By Rachel Myers | May 2, 2019

You’ve heard the term “information highway,” but with big data and demands on our cyberinfrastructure growing every year, the metaphorical highway is becoming more and more congested. Like interstates that allow cars to bypass cities and avoid stoplights, the need is growing for scientists to share and transfer data – sometimes petabytes of it – to other scientists without being slowed down by routine cyber traffic. This is the basis for a Science Demilitarized Zone, or Science DMZ.

Science DMZs allow researchers thousands of miles apart to share enormous data files, typically at rates of 10 Gbps or above. As increasingly-complex instruments produce more and more data, designated networks like Science DMZs mean that information can be shared in hours instead of days or weeks. For researchers, this means access to data that is timelier and more secure.

UofSC Integrated Information Technology Professor Jorge Crichigno’s research focuses on practical implementation of Science DMZs. He realized there was no roadmap outlining best practices, and he saw that his colleagues lacked the knowledge to develop and use Science DMZs effectively. Together with Elias Bou-Harb of Florida Atlantic University and Nasir Ghani of the University of South Florida, Crichigno wrote “A Comprehensive Tutorial on Science DMZ,” which is slated to be published in IEEE Communications Surveys and Tutorials later this year.

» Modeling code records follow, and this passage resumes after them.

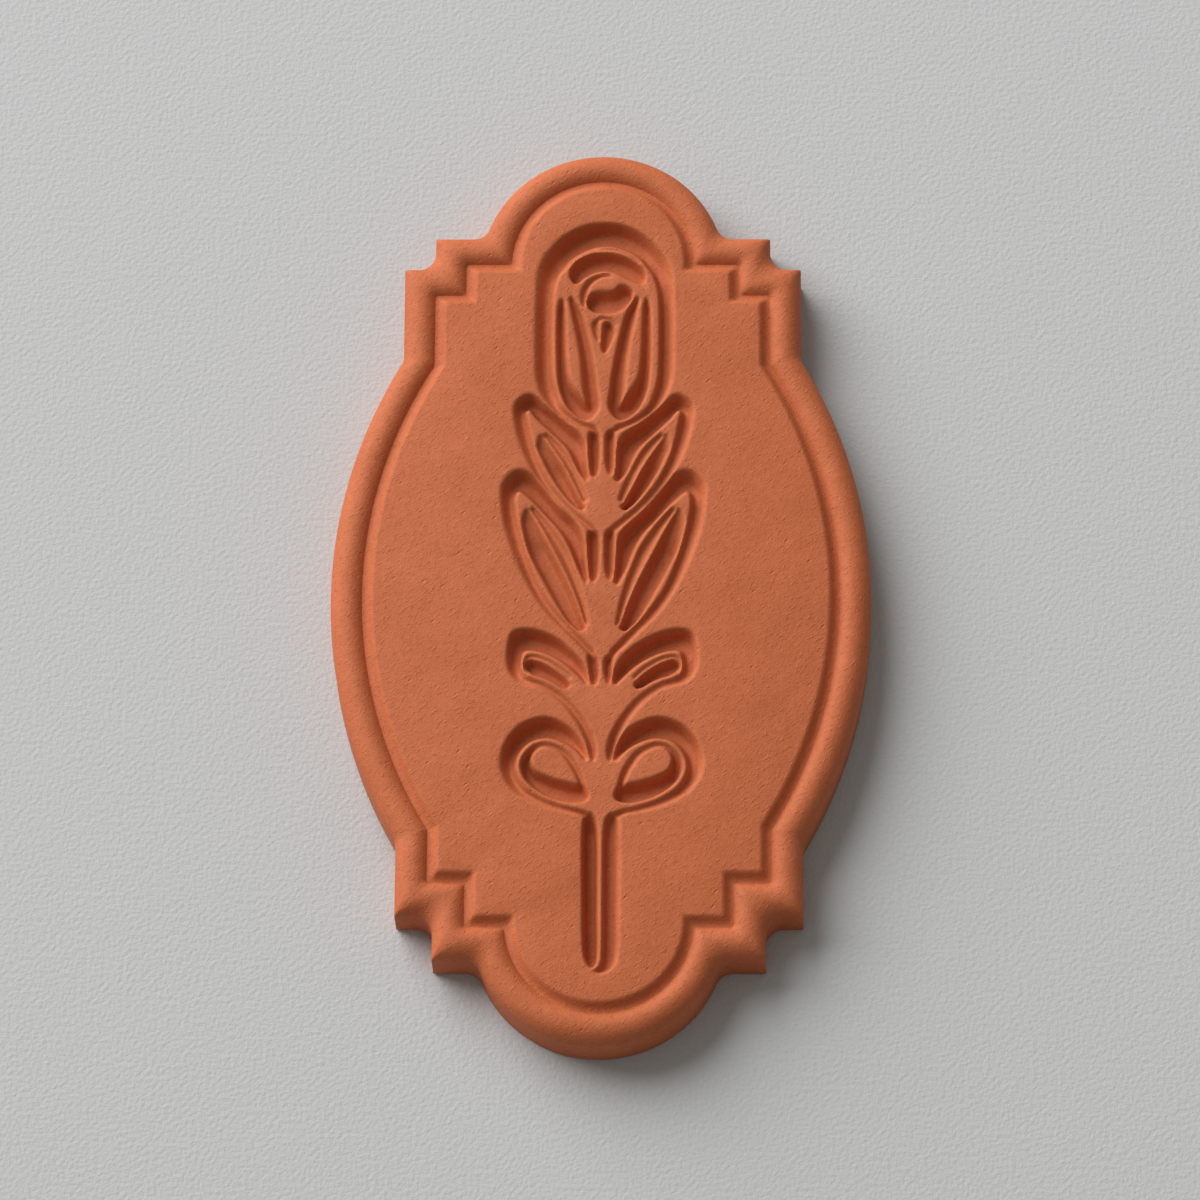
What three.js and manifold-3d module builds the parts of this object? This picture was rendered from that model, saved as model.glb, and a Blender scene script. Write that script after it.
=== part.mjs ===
// A clay plaque: a stepped and bowed tile with a bead moulding round it and a rose pressed into its face.
// Millimetres. The plaque lies on its flat back at z = 0, with its face towards +Z and the bud towards +Y.
import * as THREE from 'three';
import Module from 'manifold-3d';
import { mergeVertices } from 'three/addons/utils/BufferGeometryUtils.js';

// Outline in plan, seen from the front
const plaqueLength = 70;
const bowHalfWidth = 20;
const bowRadius = 37.5;
const bowCentreY = -0.5;
const sideHalfWidth = 14.9;
const crownRadius = 9.2;
const upperShoulderY = 25.75;
const upperStepY = 28.25;
const upperStepHalfWidth = 12.6;
const footRadius = 9.25;
const lowerShoulderY = -25.15;
const lowerStepY = -28.5;
const lowerStepHalfWidth = 12.15;

// Heights above the back
const wallHeight = 3.1;
const beadHeight = 4.5;
const grooveHeight = 4.08;
const fieldHeight = 4.6;

// Places of the moulding, measured in from the outline
const crestInset = 1.38;
const grooveInset = 2.33;
const fieldInset = 3.4;
const backEdgeRound = 0.15;

// How the bead falls to the groove and the field rises from it, as shares of the way across and of the height
const grooveFall = [[0.35, 0.16], [0.65, 0.5], [1, 1]];
const fieldRise = [[0.45, 0.72], [0.7, 0.94], [1, 1]];

// Fillets in the inner corners of the outline, which tighten towards the groove
const outerFillet = 1.33;
const grooveFillet = 0.25;

// The pressed ornament
const ornamentX = 0.15;
const ornamentY = -0.1;
const wallTrim = 0.16;
const ridgeLand = 0.06;
const mostLandShare = 0.22;
const cutterRise = 0.05;
const stepsPerRung = 2;

// How finely the round stretches are cut
const arcSteps = { foot: 9, bow: 22, crown: 9, fillet: 3 };
const beadSteps = 5;

// Edges of the right half of the outline, from the foot up to the crown.
// A level edge knows which way is in along Y, an upright edge whether it meets the bow from below or above.
const outline = [
  { arc: 'foot', x: 0, y: footRadius - plaqueLength / 2, radius: footRadius },
  { level: lowerStepY, inward: 1 },
  { upright: lowerStepHalfWidth },
  { level: lowerShoulderY, inward: 1 },
  { upright: sideHalfWidth, half: -1 },
  { arc: 'bow', x: bowHalfWidth - bowRadius, y: bowCentreY, radius: bowRadius },
  { upright: sideHalfWidth, half: 1 },
  { level: upperShoulderY, inward: -1 },
  { upright: upperStepHalfWidth },
  { level: upperStepY, inward: -1 },
  { arc: 'crown', x: 0, y: plaqueLength / 2 - crownRadius, radius: crownRadius },
];

// The corners between neighbouring edges that point into the clay, and so get a fillet
const filleted = [true, false, true, false, true, true, false, true, false, true];

const levelAt = (edge, inset) => edge.level + edge.inward * inset;
const uprightAt = (edge, inset) => edge.upright - inset;

// Point where two neighbouring edges meet once both have moved in by the inset
function corner(first, second, inset) {
  const level = first.level !== undefined ? first : second.level !== undefined ? second : null;
  const upright = first.upright !== undefined ? first : second.upright !== undefined ? second : null;
  if (level && upright) return [uprightAt(upright, inset), levelAt(level, inset)];
  const arc = first.arc ? first : second;
  const radius = arc.radius - inset;
  if (level) {
    const y = levelAt(level, inset);
    return [arc.x + Math.sqrt(radius ** 2 - (y - arc.y) ** 2), y];
  }
  const x = uprightAt(upright, inset);
  return [x, arc.y + upright.half * Math.sqrt(radius ** 2 - (x - arc.x) ** 2)];
}

// Nearest point to a fillet's centre on an edge that has moved in by the inset
function touch(edge, [x, y], inset) {
  if (edge.level !== undefined) return [x, levelAt(edge, inset)];
  if (edge.upright !== undefined) return [uprightAt(edge, inset), y];
  const reach = (edge.radius - inset) / Math.hypot(x - edge.x, y - edge.y);
  return [edge.x + (x - edge.x) * reach, edge.y + (y - edge.y) * reach];
}

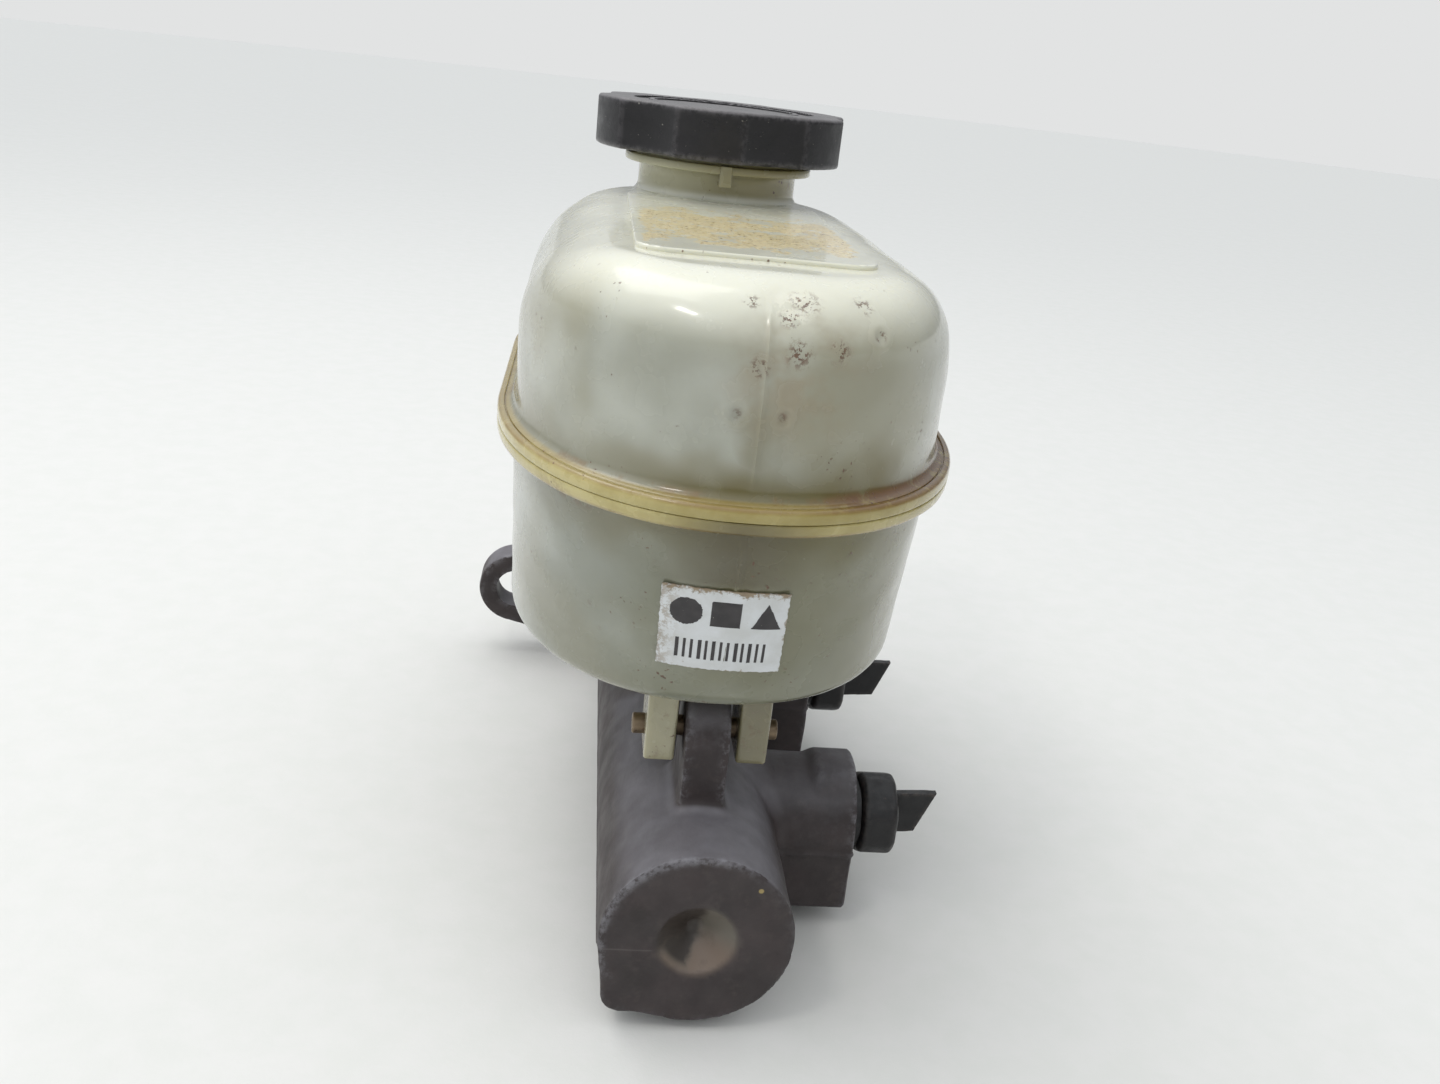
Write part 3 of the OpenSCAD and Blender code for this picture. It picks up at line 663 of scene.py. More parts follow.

The tutorial addresses the gap in knowledge surrounding Science DMZs by presenting a roadmap to design and deploy this much-need cyberinfrastructure. The guide reviews fundamental network concepts that impact Science DMZs on a large scale, such as router architecture, TCP attributes and operational security.

“The article will have a large impact on the research and education community” Crichigno said. “It provides a tutorial on how to design large-scale networks used to connect nationwide computing systems, intercontinental backbones and others.”

The U.S. Department of Energy is now using Crichno’s tutorial as a reference for its Energy Sciences Network, or ESnet, which transports tens of petabytes per month among national laboratories and research institutions. And in July, faculty from UofSC will present their findings alongside the U.S. DOE during a two-day workshop for cyberinfrastructure engineers in Columbia, South Carolina.